§ What you should do
Return every record exactly as written.

§ Data
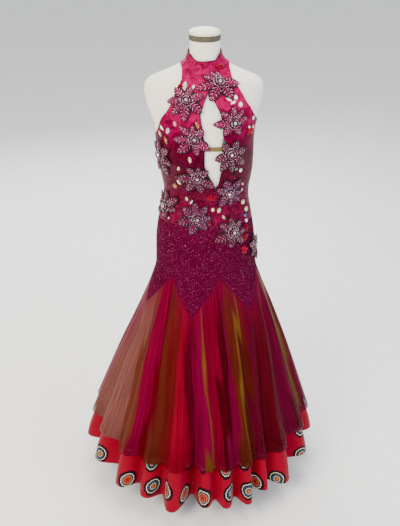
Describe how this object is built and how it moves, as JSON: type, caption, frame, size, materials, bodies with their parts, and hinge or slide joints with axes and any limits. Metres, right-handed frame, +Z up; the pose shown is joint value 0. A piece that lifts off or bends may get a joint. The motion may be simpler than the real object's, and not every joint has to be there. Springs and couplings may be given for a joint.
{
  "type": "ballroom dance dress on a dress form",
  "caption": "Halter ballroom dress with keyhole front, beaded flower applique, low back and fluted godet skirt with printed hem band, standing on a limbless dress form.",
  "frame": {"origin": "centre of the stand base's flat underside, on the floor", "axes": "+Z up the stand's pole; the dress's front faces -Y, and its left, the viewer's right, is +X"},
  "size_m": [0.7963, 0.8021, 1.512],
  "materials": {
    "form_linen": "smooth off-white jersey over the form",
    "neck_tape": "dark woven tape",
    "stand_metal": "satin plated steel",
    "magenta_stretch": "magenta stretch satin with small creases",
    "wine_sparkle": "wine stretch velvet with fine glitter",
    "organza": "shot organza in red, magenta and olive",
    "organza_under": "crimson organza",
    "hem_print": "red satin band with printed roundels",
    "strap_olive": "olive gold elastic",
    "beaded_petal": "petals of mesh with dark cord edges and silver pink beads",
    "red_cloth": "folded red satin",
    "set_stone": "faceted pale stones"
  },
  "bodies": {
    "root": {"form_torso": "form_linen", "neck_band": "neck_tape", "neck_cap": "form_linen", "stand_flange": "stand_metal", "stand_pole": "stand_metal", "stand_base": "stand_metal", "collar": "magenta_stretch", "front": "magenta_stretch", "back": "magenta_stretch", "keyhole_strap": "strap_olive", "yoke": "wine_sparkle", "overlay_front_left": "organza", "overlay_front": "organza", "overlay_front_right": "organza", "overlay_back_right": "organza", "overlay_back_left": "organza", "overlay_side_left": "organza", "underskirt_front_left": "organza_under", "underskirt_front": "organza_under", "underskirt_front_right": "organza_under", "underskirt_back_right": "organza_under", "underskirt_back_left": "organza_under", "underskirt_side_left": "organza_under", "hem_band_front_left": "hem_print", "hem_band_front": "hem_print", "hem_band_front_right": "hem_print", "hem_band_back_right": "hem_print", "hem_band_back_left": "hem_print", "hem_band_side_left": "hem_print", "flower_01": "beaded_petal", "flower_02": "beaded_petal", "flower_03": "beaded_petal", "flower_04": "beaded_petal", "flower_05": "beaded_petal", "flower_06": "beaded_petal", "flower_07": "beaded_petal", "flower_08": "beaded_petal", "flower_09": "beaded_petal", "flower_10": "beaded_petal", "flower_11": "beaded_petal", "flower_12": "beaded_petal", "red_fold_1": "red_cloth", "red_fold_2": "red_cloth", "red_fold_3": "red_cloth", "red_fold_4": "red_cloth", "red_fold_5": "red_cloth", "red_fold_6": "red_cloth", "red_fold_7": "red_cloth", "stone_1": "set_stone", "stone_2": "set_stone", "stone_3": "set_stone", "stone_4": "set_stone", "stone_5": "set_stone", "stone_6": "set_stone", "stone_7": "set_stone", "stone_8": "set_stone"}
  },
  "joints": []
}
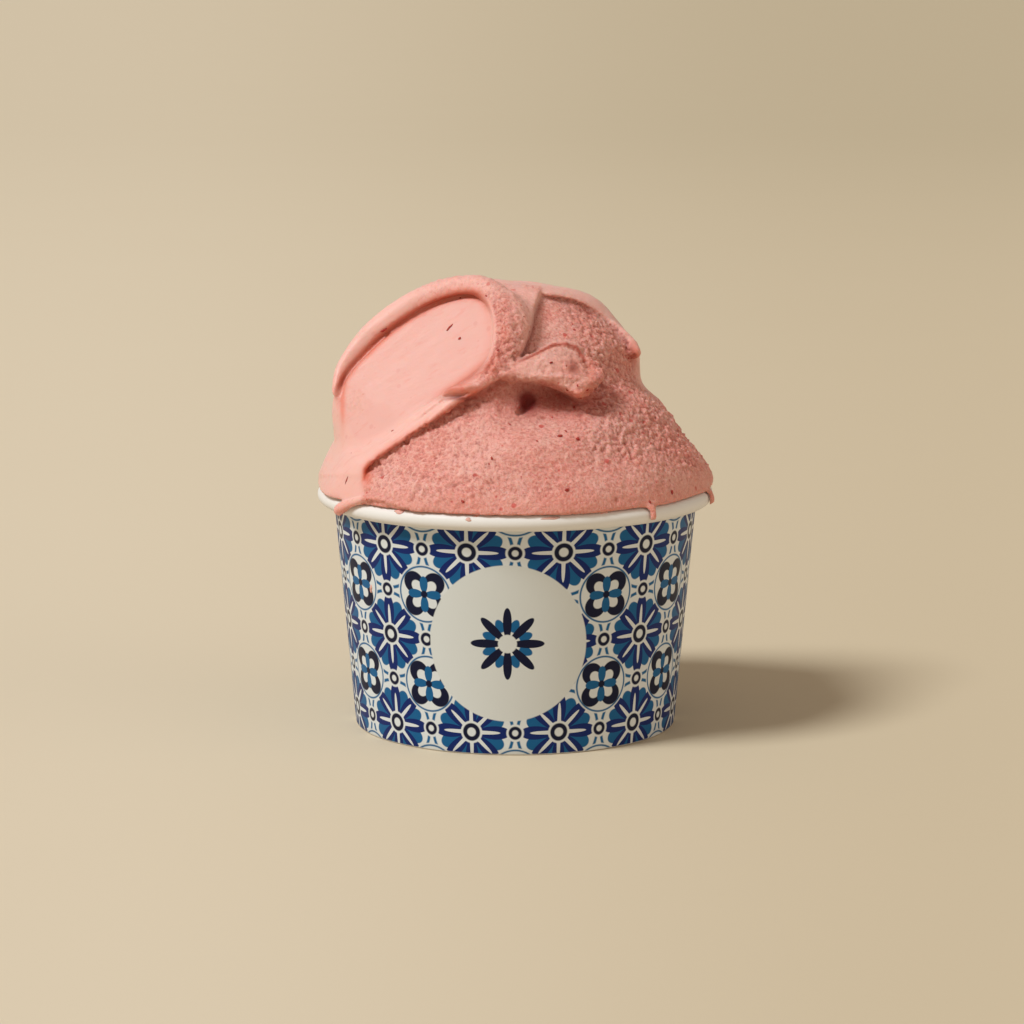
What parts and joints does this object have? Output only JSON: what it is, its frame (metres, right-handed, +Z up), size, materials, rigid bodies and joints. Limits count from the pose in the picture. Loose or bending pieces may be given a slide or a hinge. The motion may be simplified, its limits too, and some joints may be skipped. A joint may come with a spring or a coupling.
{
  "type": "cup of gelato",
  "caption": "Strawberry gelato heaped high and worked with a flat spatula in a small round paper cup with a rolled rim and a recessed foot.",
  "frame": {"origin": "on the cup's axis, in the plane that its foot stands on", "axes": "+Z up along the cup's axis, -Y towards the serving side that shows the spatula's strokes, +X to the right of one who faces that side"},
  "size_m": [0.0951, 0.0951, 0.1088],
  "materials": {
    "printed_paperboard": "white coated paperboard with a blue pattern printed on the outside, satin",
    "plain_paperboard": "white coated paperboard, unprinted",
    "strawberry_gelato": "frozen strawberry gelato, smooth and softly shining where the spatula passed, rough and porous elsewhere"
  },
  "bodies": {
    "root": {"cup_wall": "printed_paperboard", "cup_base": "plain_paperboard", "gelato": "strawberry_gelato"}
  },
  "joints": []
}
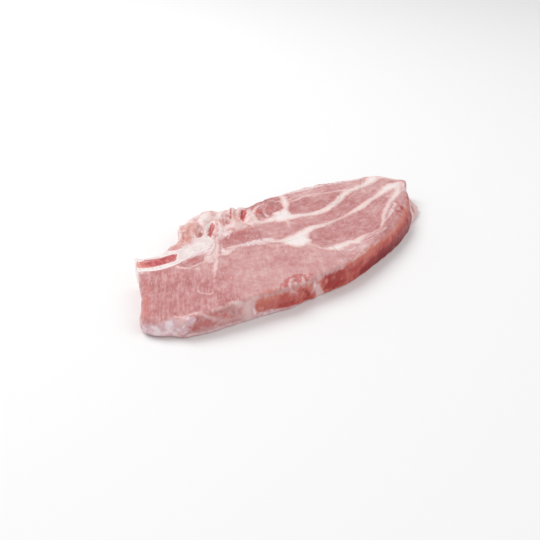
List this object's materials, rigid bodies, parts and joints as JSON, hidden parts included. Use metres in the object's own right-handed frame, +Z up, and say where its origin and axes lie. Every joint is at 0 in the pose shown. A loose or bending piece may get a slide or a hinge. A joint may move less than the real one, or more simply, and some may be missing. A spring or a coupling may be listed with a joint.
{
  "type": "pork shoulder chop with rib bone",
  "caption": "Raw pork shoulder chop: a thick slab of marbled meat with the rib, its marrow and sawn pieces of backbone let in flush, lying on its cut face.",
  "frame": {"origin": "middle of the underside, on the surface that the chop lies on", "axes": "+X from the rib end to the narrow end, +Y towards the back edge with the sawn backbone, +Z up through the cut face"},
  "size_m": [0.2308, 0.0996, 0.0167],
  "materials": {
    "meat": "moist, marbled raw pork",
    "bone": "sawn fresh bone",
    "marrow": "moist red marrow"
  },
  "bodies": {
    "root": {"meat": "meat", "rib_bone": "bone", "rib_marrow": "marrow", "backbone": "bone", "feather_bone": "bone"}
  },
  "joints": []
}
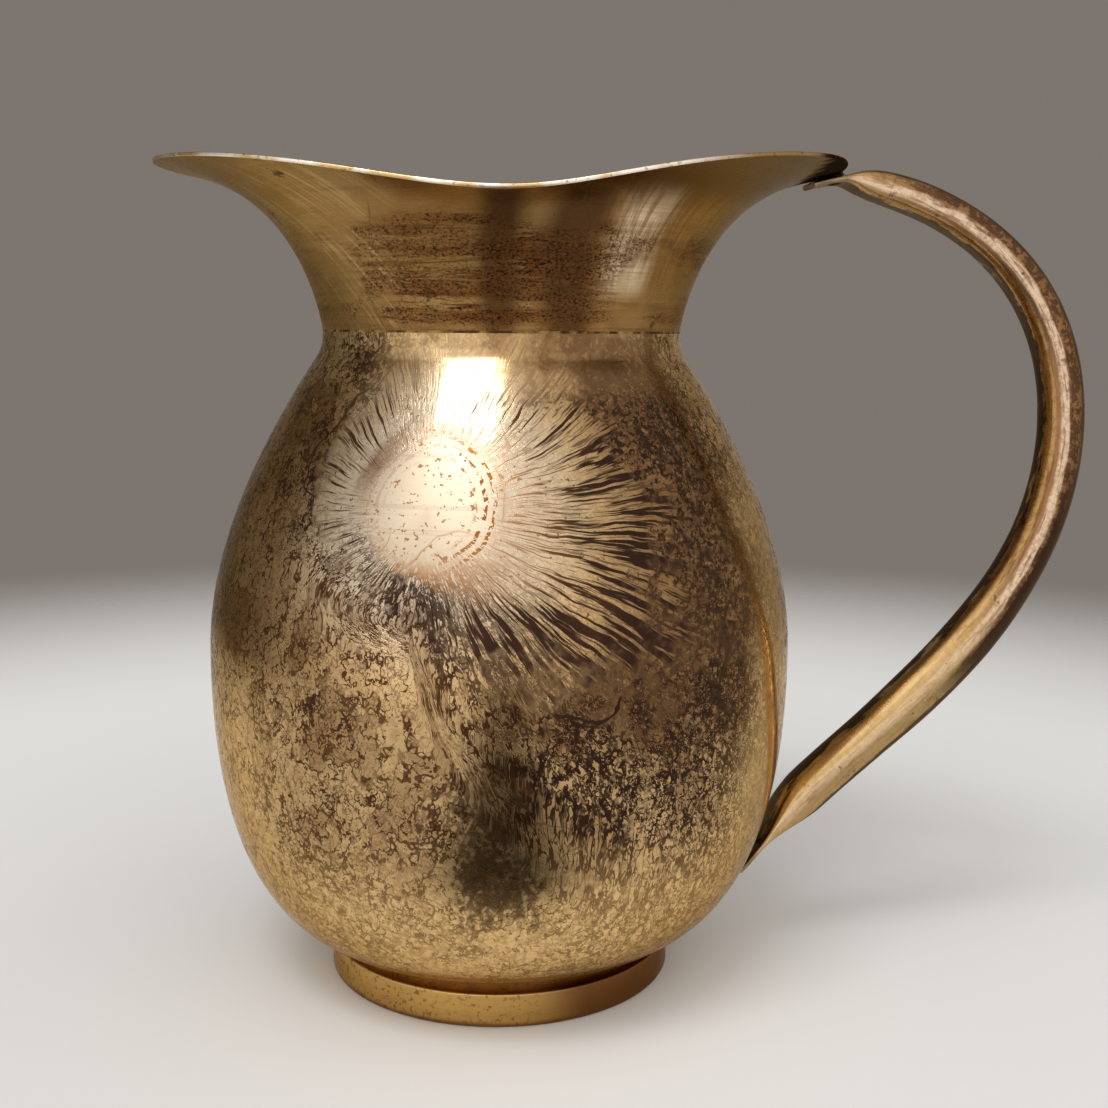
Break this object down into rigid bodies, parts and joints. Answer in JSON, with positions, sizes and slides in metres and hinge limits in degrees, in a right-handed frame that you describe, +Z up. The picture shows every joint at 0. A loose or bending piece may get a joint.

§ The completed task
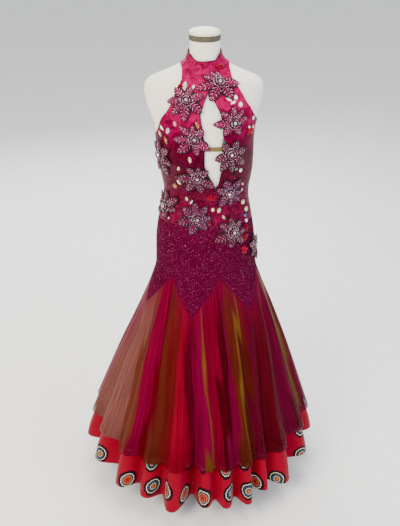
Describe how this object is built and how it moves, as JSON: type, caption, frame, size, materials, bodies with their parts, and hinge or slide joints with axes and any limits. Metres, right-handed frame, +Z up; the pose shown is joint value 0. A piece that lifts off or bends may get a joint. The motion may be simpler than the real object's, and not every joint has to be there. Springs and couplings may be given for a joint.
{
  "type": "ballroom dance dress on a dress form",
  "caption": "Halter ballroom dress with keyhole front, beaded flower applique, low back and fluted godet skirt with printed hem band, standing on a limbless dress form.",
  "frame": {"origin": "centre of the stand base's flat underside, on the floor", "axes": "+Z up the stand's pole; the dress's front faces -Y, and its left, the viewer's right, is +X"},
  "size_m": [0.7963, 0.8021, 1.512],
  "materials": {
    "form_linen": "smooth off-white jersey over the form",
    "neck_tape": "dark woven tape",
    "stand_metal": "satin plated steel",
    "magenta_stretch": "magenta stretch satin with small creases",
    "wine_sparkle": "wine stretch velvet with fine glitter",
    "organza": "shot organza in red, magenta and olive",
    "organza_under": "crimson organza",
    "hem_print": "red satin band with printed roundels",
    "strap_olive": "olive gold elastic",
    "beaded_petal": "petals of mesh with dark cord edges and silver pink beads",
    "red_cloth": "folded red satin",
    "set_stone": "faceted pale stones"
  },
  "bodies": {
    "root": {"form_torso": "form_linen", "neck_band": "neck_tape", "neck_cap": "form_linen", "stand_flange": "stand_metal", "stand_pole": "stand_metal", "stand_base": "stand_metal", "collar": "magenta_stretch", "front": "magenta_stretch", "back": "magenta_stretch", "keyhole_strap": "strap_olive", "yoke": "wine_sparkle", "overlay_front_left": "organza", "overlay_front": "organza", "overlay_front_right": "organza", "overlay_back_right": "organza", "overlay_back_left": "organza", "overlay_side_left": "organza", "underskirt_front_left": "organza_under", "underskirt_front": "organza_under", "underskirt_front_right": "organza_under", "underskirt_back_right": "organza_under", "underskirt_back_left": "organza_under", "underskirt_side_left": "organza_under", "hem_band_front_left": "hem_print", "hem_band_front": "hem_print", "hem_band_front_right": "hem_print", "hem_band_back_right": "hem_print", "hem_band_back_left": "hem_print", "hem_band_side_left": "hem_print", "flower_01": "beaded_petal", "flower_02": "beaded_petal", "flower_03": "beaded_petal", "flower_04": "beaded_petal", "flower_05": "beaded_petal", "flower_06": "beaded_petal", "flower_07": "beaded_petal", "flower_08": "beaded_petal", "flower_09": "beaded_petal", "flower_10": "beaded_petal", "flower_11": "beaded_petal", "flower_12": "beaded_petal", "red_fold_1": "red_cloth", "red_fold_2": "red_cloth", "red_fold_3": "red_cloth", "red_fold_4": "red_cloth", "red_fold_5": "red_cloth", "red_fold_6": "red_cloth", "red_fold_7": "red_cloth", "stone_1": "set_stone", "stone_2": "set_stone", "stone_3": "set_stone", "stone_4": "set_stone", "stone_5": "set_stone", "stone_6": "set_stone", "stone_7": "set_stone", "stone_8": "set_stone"}
  },
  "joints": []
}
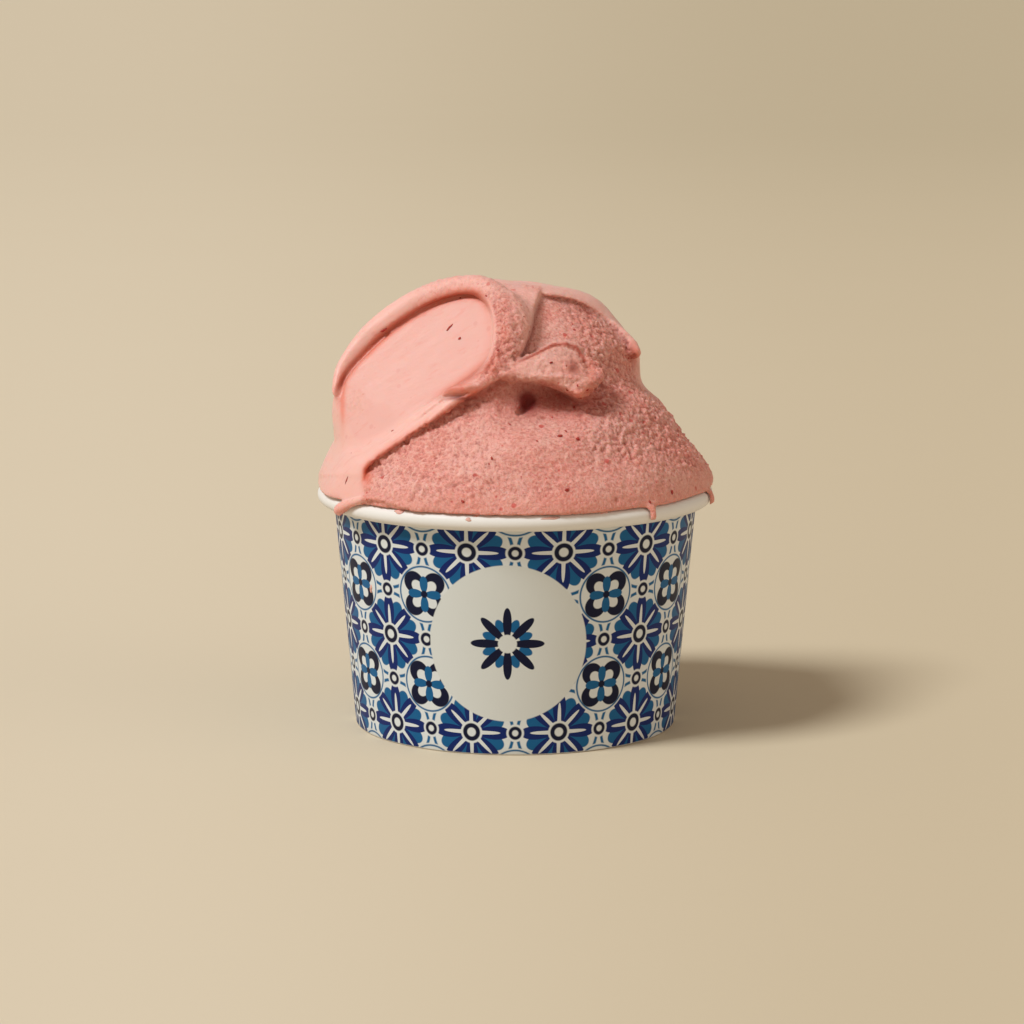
What parts and joints does this object have? Output only JSON: what it is, its frame (metres, right-handed, +Z up), size, materials, rigid bodies and joints. Limits count from the pose in the picture. Loose or bending pieces may be given a slide or a hinge. The motion may be simplified, its limits too, and some joints may be skipped. A joint may come with a spring or a coupling.
{
  "type": "cup of gelato",
  "caption": "Strawberry gelato heaped high and worked with a flat spatula in a small round paper cup with a rolled rim and a recessed foot.",
  "frame": {"origin": "on the cup's axis, in the plane that its foot stands on", "axes": "+Z up along the cup's axis, -Y towards the serving side that shows the spatula's strokes, +X to the right of one who faces that side"},
  "size_m": [0.0951, 0.0951, 0.1088],
  "materials": {
    "printed_paperboard": "white coated paperboard with a blue pattern printed on the outside, satin",
    "plain_paperboard": "white coated paperboard, unprinted",
    "strawberry_gelato": "frozen strawberry gelato, smooth and softly shining where the spatula passed, rough and porous elsewhere"
  },
  "bodies": {
    "root": {"cup_wall": "printed_paperboard", "cup_base": "plain_paperboard", "gelato": "strawberry_gelato"}
  },
  "joints": []
}
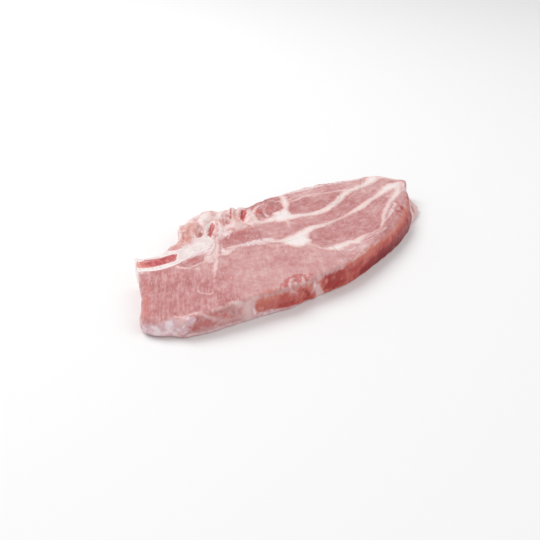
List this object's materials, rigid bodies, parts and joints as JSON, hidden parts included. Use metres in the object's own right-handed frame, +Z up, and say where its origin and axes lie. Every joint is at 0 in the pose shown. A loose or bending piece may get a slide or a hinge. A joint may move less than the real one, or more simply, and some may be missing. A spring or a coupling may be listed with a joint.
{
  "type": "pork shoulder chop with rib bone",
  "caption": "Raw pork shoulder chop: a thick slab of marbled meat with the rib, its marrow and sawn pieces of backbone let in flush, lying on its cut face.",
  "frame": {"origin": "middle of the underside, on the surface that the chop lies on", "axes": "+X from the rib end to the narrow end, +Y towards the back edge with the sawn backbone, +Z up through the cut face"},
  "size_m": [0.2308, 0.0996, 0.0167],
  "materials": {
    "meat": "moist, marbled raw pork",
    "bone": "sawn fresh bone",
    "marrow": "moist red marrow"
  },
  "bodies": {
    "root": {"meat": "meat", "rib_bone": "bone", "rib_marrow": "marrow", "backbone": "bone", "feather_bone": "bone"}
  },
  "joints": []
}
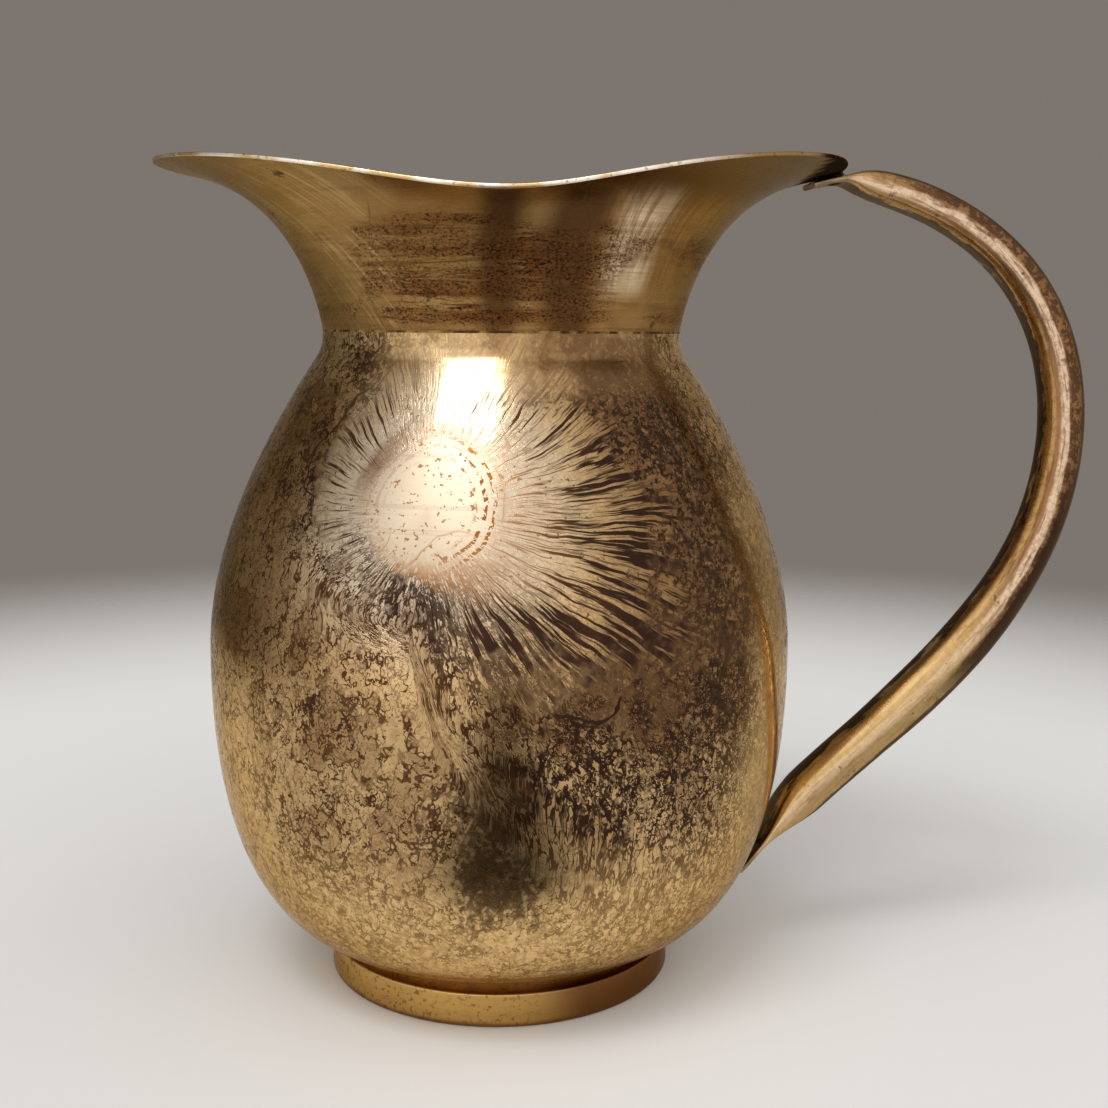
Break this object down into rigid bodies, parts and joints. Answer in JSON, with positions, sizes and slides in metres and hinge limits in degrees, in a right-handed frame that you describe, +Z up. The picture shows every joint at 0. A loose or bending piece may get a joint.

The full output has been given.